REPUBLIKA.CO.ID, YERUSALEM -- Angkatan udara Israel dan pejuang Palestina di Gaza saling melancarkan serangan pada tengah malam. Namun gencatan senjata yang rapuh antara kedua pihak tampaknya masih tetap bertahan Kamis.
Kamis pagi, pejuang menembakkan sebuah roket ke kota gurun Beersheva, Israel selatan, yang disergap oleh sistem pertahanan Iron Dome, kata seorang juru bicara militer. Itu merupakan roket kedua yang ditembakkan pada Kamis. Tidak ada korban atau kerusakan dalam kedua serangan itu.
Pada tengah malam, pesawat-pesawat Israel melancarkan dua serangan, satu dekat Kota Gaza dan satu lagi dekat kota Khan Yunis, Gaza selatan. Tidak ada yang cedera dalam serangan-serangan itu, kata beberapa pejabat keamanan Palestina.
Militer Israel mengatakan, serangan itu dilakukan untuk membalas penembakan roket Rabu ke Beersheva yang disergap oleh sistem pertahanan Iron Dome. Banyak sekolah di Israel selatan tutup lagi Kamis sebagai langkah pengamanan, setelah sempat dibuka pada Rabu untuk pertama kalinya pekan ini.
Dalam pernyataan kepada parlemen Israel pada Rabu, Perdana Menteri Benjamin Netanyahu memperingatkan lagi, gencatan senjata hanya akan berumur singkat jika penembakan roket berlanjut.
Menurut ketentuan gencatan senjata yang mulai diberlakukan Selasa pagi, baik Israel maupun pejuang Jihad Islam yang bertanggung jawab atas sebagian besar serangan roket setuju menghentikan tembakan mereka.

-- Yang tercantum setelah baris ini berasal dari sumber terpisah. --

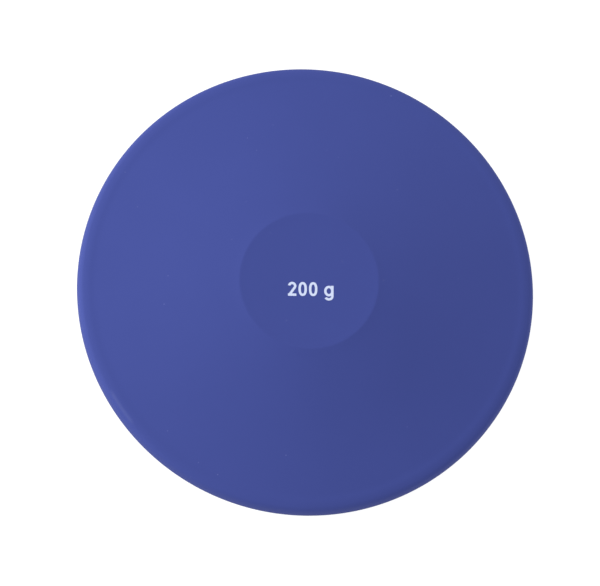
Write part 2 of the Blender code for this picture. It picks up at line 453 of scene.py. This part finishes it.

Tidak ada indikasi bahwa serangan-serangan tersebut telah mengakhiri gencatan senjata rapuh yang disponsori Mesir itu. Pertumpahan darah mulai terjadi Jumat sore ketika serangan udara Israel menewaskan pemimpin Komite Perlawanan Rakyat (PRC), yang menyulut peningkatan tajam kekerasan lintas batas, dimana 15 warga Gaza tewas dan lebih dari 100 roket ditembakkan ke Israel.
Insiden itu merupakan masa 24 jam paling mematikan di dan sekitar Gaza dalam waktu lebih dari tiga tahun. Sejak itu Israel melancarkan serangan-serangan udara yang menewaskan 25 orang, sebagian besar pejuang Palestina.
Pada Desember 2011, delapan orang tewas dalam serangkaian serangan udara Israel, enam diantaranya gerilyawan. Kekerasan berlangsung di dan sekitar Gaza pada November namun tidak memburuk ke tingkatan seperti yang terjadi pada 29-30 Oktober yang menewaskan 12 gerilyawan Palestina dan seorang warga Israel.
Kelompok-kelompok pejuang Palestina menyatakan, mereka melaksanakan gencatan senjata yang ditengahi Mesir namun akan membalas jika diserang Israel. Daerah sekitar perbatasan Gaza relatif tenang selama beberapa pekan setelah gelombang kekerasan pasca serangan gerilya 18 Agustus di Israel selatan yang menewaskan delapan orang Israel.
Para pejabat Israel mengatakan, pelaku serangan itu berasal dari Jalur Gaza dan menyeberang ke wilayahnya dekat kota pesisir Laut Merah Eilat melalui Semenanjung Sinai Mesir. Lima personel keamanan Mesir dan tujuh orang bersenjata juga tewas dalam kekerasan pada hari itu.
Suasana memanas antara Hamas dan Israel sejak serangan lintas-batas itu. Sejumlah orang Palestina tewas dalam gempuran-gempuran udara Israel ke Gaza setelah itu.
Bulan Juli terjadi kenaikan dalam serangan roket dan proyektil lain yang ditembakkan dari Gaza ke Israel, mengakhiri bulan-bulan tenang setelah meletusnya kekerasan pada April ketika sebuah rudal anti-tank menghantam bis sekolah Israel, yang menewaskan seorang remaja.
Israel membalas serangan itu dengan gempuran udara yang menewaskan sedikitnya 19 orang Palestina dalam kekerasan mematikan sejak ofensif 22 hari di Gaza pada Desember 2008 hingga Januari 2009.